### PROBLEM DESCRIPTION
Restate the opening lines of the material below word for word, stopping after the line that contains "return unit(gaze +".

**** DATASET EXTRACT ****

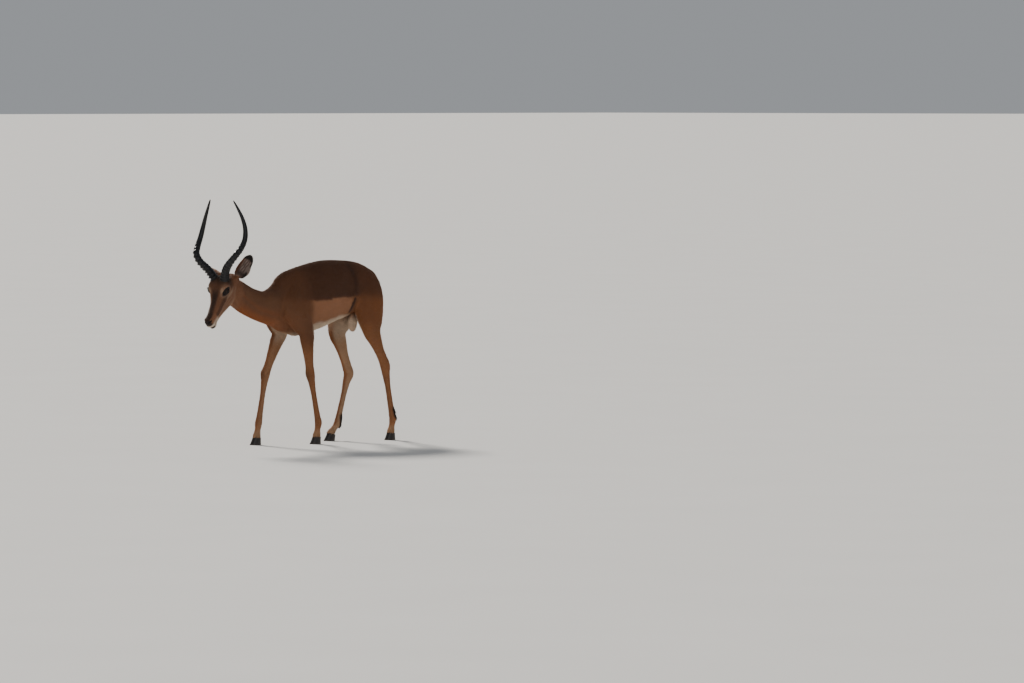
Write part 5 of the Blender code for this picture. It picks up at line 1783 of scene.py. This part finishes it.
def eye_piece(side, finish):
    """A dark ball with a long level pupil, and a cornea that stands a little proud."""
    sign = SIDES[side]
    gaze, corner, upward = eye_axes(sign)
    mesh = round_ball(72, 48)
    way = read_points(mesh)
    across, high, level = way.T
    radial, front = np.hypot(across, high), level > 0
    iris = front * rise(radial, 0.74, 0.66)
    marks = {
        "iris": iris,
        "middle of the iris": iris * rise(radial, 0.62, 0.36),
        "edge of the iris": front * np.exp(-(((radial - 0.70) / 0.05) ** 2)),
        "pupil": front * rise(np.hypot(across / 0.46, high / 0.25), 1.08, 0.94),
    }
    tint = np.tile(np.array(EYE_TONES["ball"]), (len(way), 1))
    for name, share in marks.items():
        tint = tint * (1 - share[:, None]) + np.array(EYE_TONES[name]) * share[:, None]
    bulge = 1 + 0.030 * front * rise(radial, 0.78, 0.35)
    points = (way * bulge[:, None]) @ np.stack([corner, upward, gaze]) * EYE_RADIUS
    write_points(mesh, placed(np.array(EYE) * (sign, 1, 1) + points, HEAD_FRAME))
    store_colours(mesh, tint)
    finish_piece("eyeball_" + side, facing_out(mesh), finish, "eye", "eye_" + side)


def lid_ways(turned, raised):
    """The ways out of the left eye, turned from its gaze towards the front corner and raised."""
    gaze, corner, upward = eye_axes()
    return unit(gaze + np.tan(turned)[:, None] * corner + np.tan(raised)[:, None] * upward)


def rim_piece(side, tree, finish, place_on_skin):
    """The dark moist edge of both lids."""
    turned = np.concatenate([np.linspace(-1, 1, RIM_HALF), np.linspace(1, -1, RIM_HALF)[1:-1]])
    upper = np.arange(len(turned)) < RIM_HALF
    turned = np.sin(turned * math.pi / 2)
    reach = lid_reach(turned)
    way = lid_ways(turned * LID_REACH, np.where(upper, LID_UPPER, -LID_LOWER) * reach)
    points = (np.array(EYE) + way * (EYE_RADIUS + RIM_PROUD)) * (SIDES[side], 1, 1)
    mesh = swept(tree, points, 0.0008 + 0.0003 * reach * upper, {
        "Sides": 10, "Rings": 0.0, "Ring height": 0.0, "Ringed share": 1.0, "Front": (0, 0, 1), "Caps": False,
        "Material": finish}, closed=True)
    keep_attributes(mesh, ())
    near = np.array([place_on_skin(p) for p in read_points(mesh)])
    write(mesh.uv_layers.new(name="OFBake").data, "uv", near[corner_points(mesh)])
    finish_piece("lid_rim_" + side, mesh, finish, "coat")


def lash_piece(side, tree, lock, finish, place_on_skin):
    """The lashes of the upper lid, longest behind its middle."""
    mirror = (SIDES[side], 1, 1)
    _, corner, upward = eye_axes()
    chance = np.random.default_rng(5)
    share = np.linspace(-0.92, 0.80, LASHES) + chance.uniform(-0.012, 0.012, LASHES)
    reach = lid_reach(share)
    way = lid_ways(share * LID_REACH, LID_UPPER * reach)
    roots = (np.array(EYE) + way * (EYE_RADIUS + LASH_PROUD)) * mirror
    stray = chance.uniform(-0.08, 0.08, (LASHES, 3))
    lie = unit(way * 0.85 + upward * 0.12 + share[:, None] * corner * 0.45 + stray)
    source = path_object(placed(roots, HEAD_FRAME), np.full(LASHES, 0.001))
    for name, vectors in (("lie", lie), ("up", np.tile(upward, (LASHES, 1)))):
        store(source.data, name, (vectors * mirror) @ axes_of(HEAD_FRAME).T, "vector")
    long = (0.0048 + 0.0040 * reach * (1 - 0.35 * share)) * chance.uniform(0.8, 1.15, LASHES)
    store(source.data, "long", long)
    near = np.array([place_on_skin(p) for p in read_points(source.data)])
    store(source.data, "root", np.concatenate([near, near[:, :1] * 0], axis=1), "vector")
    mesh = grown(tree, source, {"Lock": lock, "Width": 0.0007, "Material": finish})
    bpy.data.objects.remove(source, do_unlink=True)
    lay_patches(mesh, ())
    finish_piece("lashes_" + side, mesh, finish, "coat")


def claw_ring(foot, outer, t):
    """One ring of a claw, t of the way from the sole to the hair's edge; worn thinner at both."""
    toe = foot["toe"]
    place, up = coronet_plane(foot)
    ahead = -1.0 if toe[1] < foot["coronet"][1] else 1.0
    turn = np.linspace(0.0, 2 * math.pi, 40, endpoint=False)
    reach, sideways = np.cos(turn), np.sin(turn)
    bow = math.sin(math.pi * t)
    front = (toe[1] + ahead * 0.009) * (1 - t) + (place[1] + ahead * 0.0205) * t - ahead * 0.0022 * bow
    back = (toe[1] - ahead * 0.050) * (1 - t) + (place[1] - ahead * 0.0190) * t + ahead * 0.0010 * bow
    worn = 0.0008 * math.exp(-t / 0.04) + 0.0011 * math.exp((t - 1.0) / 0.05)
    ripple = 0.00030 * math.sin(t * 33.0) * (1 - t)
    middle, half = (front + back) / 2, abs(front - back) / 2 - worn + ripple
    y = middle + ahead * half * np.sign(reach) * np.abs(reach) ** 0.92
    top = place[2] - up[1] / up[2] * (y - place[1]) + 0.0012
    pointed = 1 - (0.48 - 0.26 * t) * np.maximum(reach, 0.0) ** 2
    width = HOOF_HALF_WIDTH * (1 - 0.10 * t) * pointed - worn + ripple
    width = np.where(sideways * outer < 0, width * 0.93, width)
    x = toe[0] + outer * (HOOF_SPLAY - 0.0020 * t) + width * sideways
    return np.stack([x, y, t * top], axis=1)


def hoof_piece(end, side, finish):
    """The two claws of one foot, from flat soles to the hair's edge."""
    foot = {"front": FORELEGS, "hind": HINDLEGS}[end][side]
    work = bmesh.new()
    for outer in (-1.0, 1.0):
        rings = [claw_ring(foot, outer, t) for t in np.linspace(0.0, 1.0, 18)]
        x = foot["toe"][0] + outer * HOOF_SPLAY
        first = Vector((x, rings[0][:, 1].mean(), 0.0))
        last = Vector((x, rings[-1][:, 1].mean(), rings[-1][:, 2].mean()))
        work.from_mesh(closed_tube(rings, first, last))
    mesh = bpy.data.meshes.new("claws")
    work.to_mesh(mesh)
    work.free()
    nodes = [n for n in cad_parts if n.startswith("hoof_%s_%s" % (end, side))]
    finish_piece("claws_%s_%s" % (end, side), facing_out(mesh), finish, "hoof", *nodes)


def build():
    skin, past = build_skin()
    mark(skin, Coat(skin, past))
    uneven, strands = uneven_group(), strand_group()
    hair = hair_material(uneven)
    source = new_object("skin source", skin.mesh.copy())
    lock, locks = tuft_template(), tuft_tree()
    for name in REGIONS:
        tuft_piece(name, source, locks, lock, hair)
    place_on_skin = skin_places(skin.mesh)
    lashes, lash = lash_tree(), lash_material()
    for side in SIDES:
        lash_piece(side, lashes, lock, lash, place_on_skin)
    for spare in (source, lock):
        bpy.data.objects.remove(spare, do_unlink=True)
    keep_attributes(skin.mesh, ("tint", "OFBake", "Strands"))
    flesh = [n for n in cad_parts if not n.startswith(("eye", "horn", "hoof"))]
    finish_piece("skin", skin.mesh, skin_material(uneven, strands), "coat", *flesh)
    sweep = sweep_tree()
    horn, hoof, glassy, rim = horn_material(uneven), hoof_material(uneven), eye_material(), rim_material()
    for side in SIDES:
        horn_piece(side, sweep, horn)
        eye_piece(side, glassy)
        rim_piece(side, sweep, rim, place_on_skin)
        for end in ("front", "hind"):
            hoof_piece(end, side, hoof)


# ---------------------------------------------------------------- studio and camera
FLOOR_SIZE = 900.0
SKY, SKY_STRENGTH = (0.86, 0.90, 0.95, 1.0), 0.36
LAMPS = {  # the way to each lamp, its spread in radians, strength and colour
    "key": ((-0.86, 0.30, 0.66), 0.20, 5.0, (1.0, 0.95, 0.88)),
    "fill": ((0.80, -0.72, 0.45), 0.90, 0.50, (0.96, 0.97, 1.0)),
}
LENS = 202.5
CAMERA_AZIMUTH, CAMERA_FAR, CAMERA_HIGH = math.radians(48.0), 30.0, 1.80
CAMERA_TURN, CAMERA_DOWN = math.radians(1.91), math.radians(2.43)


def placed_looking(name, data, location, way):
    """A lamp or camera at a place, looking a way."""
    made = new_object(name, data)
    made.location = location
    made.rotation_mode = "QUATERNION"
    made.rotation_quaternion = way.to_track_quat("-Z", "Y")
    return made


def studio():
    bpy.ops.mesh.primitive_plane_add(size=FLOOR_SIZE)
    floor = bpy.context.object
    floor.name = "floor"
    floor.data.materials.append(floor_material())
    world = bpy.data.worlds.new("pale room")
    world.use_nodes = True
    backdrop = world.node_tree.nodes["Background"]
    backdrop.inputs[0].default_value = SKY
    backdrop.inputs[1].default_value = SKY_STRENGTH
    bpy.context.scene.world = world
    for name, (way, spread, strength, colour) in LAMPS.items():
        light = bpy.data.lights.new(name, "SUN")
        light.angle = spread
        light.energy = strength
        light.color = colour
        placed_looking(name, light, Vector(way) * 5.0, -Vector(way))


def camera():
    """Thirty metres off the near fore quarter, a little above the back, through a long lens."""
    data = bpy.data.cameras.new("camera")
    data.sensor_width = 36.0
    data.lens = LENS
    data.clip_end = FLOOR_SIZE
    across, along = math.sin(CAMERA_AZIMUTH), math.cos(CAMERA_AZIMUTH)
    place = Vector((across * CAMERA_FAR, -along * CAMERA_FAR, CAMERA_HIGH))
    flat = Vector((-across, along, 0.0))
    flat.rotate(Matrix.Rotation(-CAMERA_TURN, 4, "Z"))
    ahead = flat * math.cos(CAMERA_DOWN) - Vector((0.0, 0.0, math.sin(CAMERA_DOWN)))
    bpy.context.scene.camera = placed_looking("camera", data, place + MOVE, ahead)


build()
studio()
camera()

****

### RESPONSE BELOW
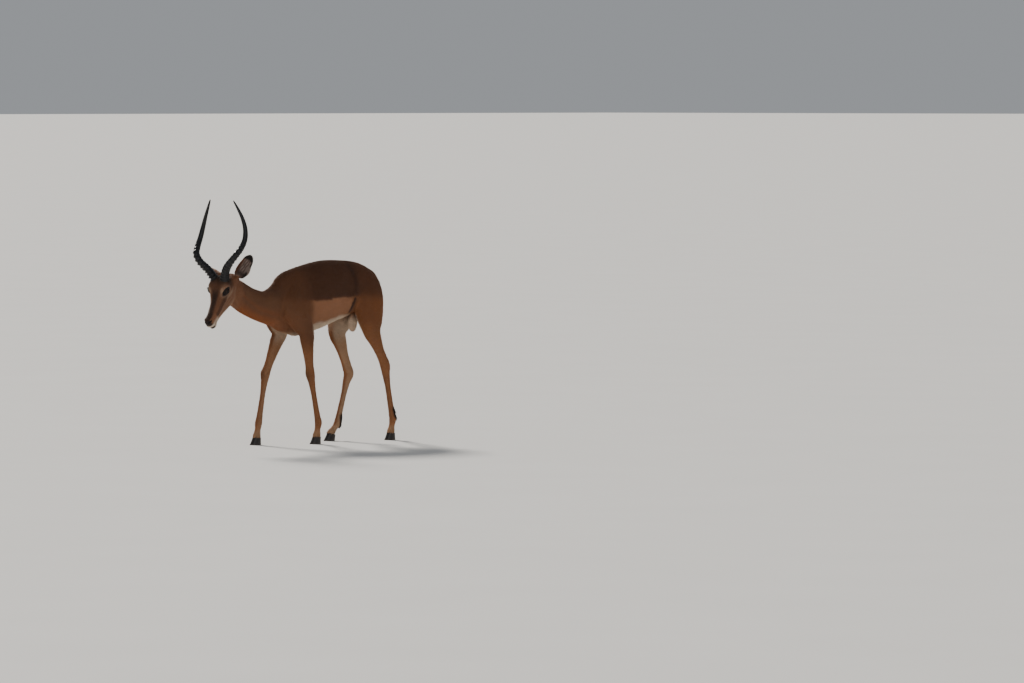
Write part 5 of the Blender code for this picture. It picks up at line 1783 of scene.py. This part finishes it.
def eye_piece(side, finish):
    """A dark ball with a long level pupil, and a cornea that stands a little proud."""
    sign = SIDES[side]
    gaze, corner, upward = eye_axes(sign)
    mesh = round_ball(72, 48)
    way = read_points(mesh)
    across, high, level = way.T
    radial, front = np.hypot(across, high), level > 0
    iris = front * rise(radial, 0.74, 0.66)
    marks = {
        "iris": iris,
        "middle of the iris": iris * rise(radial, 0.62, 0.36),
        "edge of the iris": front * np.exp(-(((radial - 0.70) / 0.05) ** 2)),
        "pupil": front * rise(np.hypot(across / 0.46, high / 0.25), 1.08, 0.94),
    }
    tint = np.tile(np.array(EYE_TONES["ball"]), (len(way), 1))
    for name, share in marks.items():
        tint = tint * (1 - share[:, None]) + np.array(EYE_TONES[name]) * share[:, None]
    bulge = 1 + 0.030 * front * rise(radial, 0.78, 0.35)
    points = (way * bulge[:, None]) @ np.stack([corner, upward, gaze]) * EYE_RADIUS
    write_points(mesh, placed(np.array(EYE) * (sign, 1, 1) + points, HEAD_FRAME))
    store_colours(mesh, tint)
    finish_piece("eyeball_" + side, facing_out(mesh), finish, "eye", "eye_" + side)


def lid_ways(turned, raised):
    """The ways out of the left eye, turned from its gaze towards the front corner and raised."""
    gaze, corner, upward = eye_axes()
    return unit(gaze + np.tan(turned)[:, None] * corner + np.tan(raised)[:, None] * upward)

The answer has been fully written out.